The route is very clear; at any junctions where the track was going through woods or diverting from the clear route of the old railway line, there were marker posts clearly showing where to go. Information boards at some points too were interesting to read. There had been a lot of heavy rain recently and though much of the track was good, some parts were very wet and muddy. I was glad I'd worn hiking boots rather than shoes or trainers.
It's a nice walk, but no real outstanding views or anything - going over the Divie viaduct is good, but it means you don't actually see the viaduct itself from the side or below unfortunately.
- Throughtout the route there are clear sign posts and ones like these showing the distances to Grantown and Forres (this one at Squirrel Neuk Bridge)
- It's obvious that most of the Dava Way is an old railway line route
- Lots of heavy rain recently, the burn at Scurrypool Bridge looked like a white water rafting route
- The amount of wet weather recently meant parts of the route were pretty wet and muddy
- ...but plenty sections are good even after heavy rain
- Picnic area and info boards at Dunphail. (This is where I'd expected to turn around, but I continued to do half of the next section this day as well)
- The 145m long and 52 metre high Divie Viaduct. Can't see its 7 arches from here unfortunately.

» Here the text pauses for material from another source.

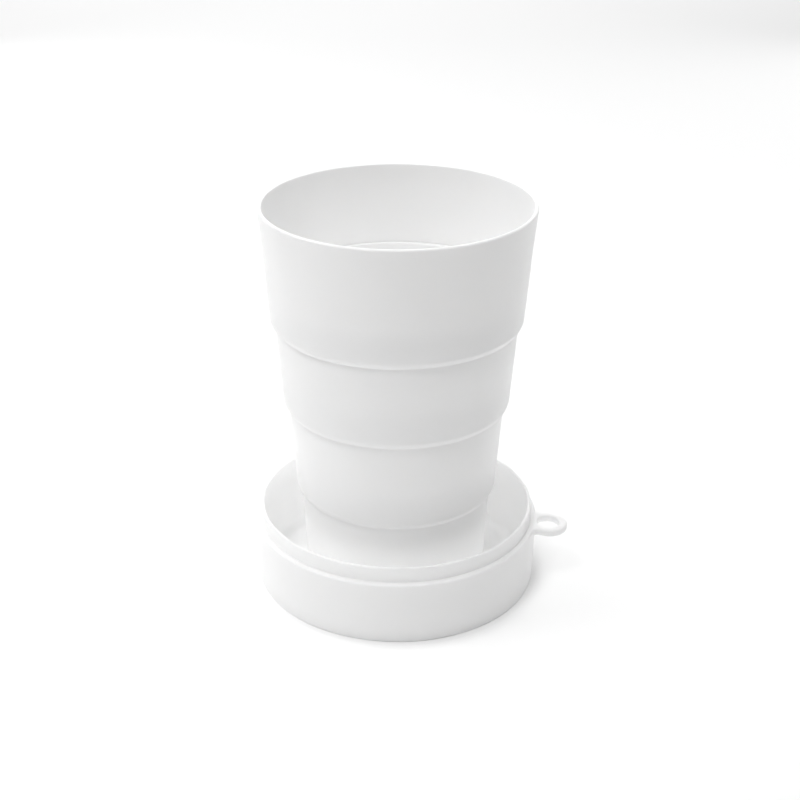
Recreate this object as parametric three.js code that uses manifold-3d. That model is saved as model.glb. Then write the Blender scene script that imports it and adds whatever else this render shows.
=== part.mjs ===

- These big information signs about the route are at a handful of places along the Dava Way where people might start it from (e.g. car parking is nearby). They are specific to that point, giving a summary of the route and distance both north to Forres and south to Grantown on each one, in addition to the "You are here" on the map (this one between Dunphail and Dava)
DAY 2
Parked in Grantown-upon-Spey near the Co-op, donned waterproofs as it was light rain when I started, and set off to do the bottom half of the Dava Way - again doing it return so having to do a pretty constant brisk pace to make sure I was back before dark. Again, the route was well signed and pleasant, if not spectacular, scenery. I got lucky with the weather; it had been forecast to be windy and showers all day, but other than light rain at the start, it stayed dry the rest of the day. The wind was only noticeable across the Dava Moor, not so much on my way out as it was at my back, but when I was heading back south I could feel I was walking into it and was glad not to be up a high mountain with it ten times worse. Despite the wind, my out and back times were about the same as I stopped to read all the information signs on the way out and just walked without a break on the way back.
The moor was probably my favourite part of the walk - it felt bleak and remote despite the nearby main (but not very busy) road. If I'd been doing the walk over 3 days instead of 2 I'd have taken a detour up the Knock of Braemory, but no time today and I'd just been up it a few weeks ago anyway.
- No snow in my photos, but this house in Grantown passed on the way from the town centre to the trail path shows it was December!
- More clear signage for the route
- Atmospheric now, but I wouldn't have fancied being in the workforce having to make these railway cuttings
- Lady Catherine's Halt. Castle Grant remains hidden on the walk, asides from glimpses of the tops of turrets or towers
- Nice clear paths through woods when the trail does deviate from the old railway line
- This was as muddy as it got on the second day, nothing bad
- The scenic viewpoint of Lord Huntly's cave crag is just a short detour from the path
- Crossing the Dava Moor the high point is reached, though the gradient isn't noticeable. If it wasn't marked, you wouldn't know you were at the summit!
- The route across Dava Way doubles as an estate track, but all quiet today
- I was so used to the solitude of the walk that I actually got a bit of a fright when I saw this guy, don't know how I didn't spot him from a distance!
- Knock of Braemory between Dava and Dunphail, would be a nice detour on a longer day
Not surprisingly for midweek in December, I didn't meet many other people on the Dava Way - asides from 1 couple I talked to doing the Grantown to Dava section with a car at each end, it was mainly joggers and dog walkers on the sections very close to Forres and Grantown that were the only people I saw on it. Doing it in summer with plenty hours of daylight it would certainly be do-able in 1 day, but for me it was a nice local winter option to do over 2 days.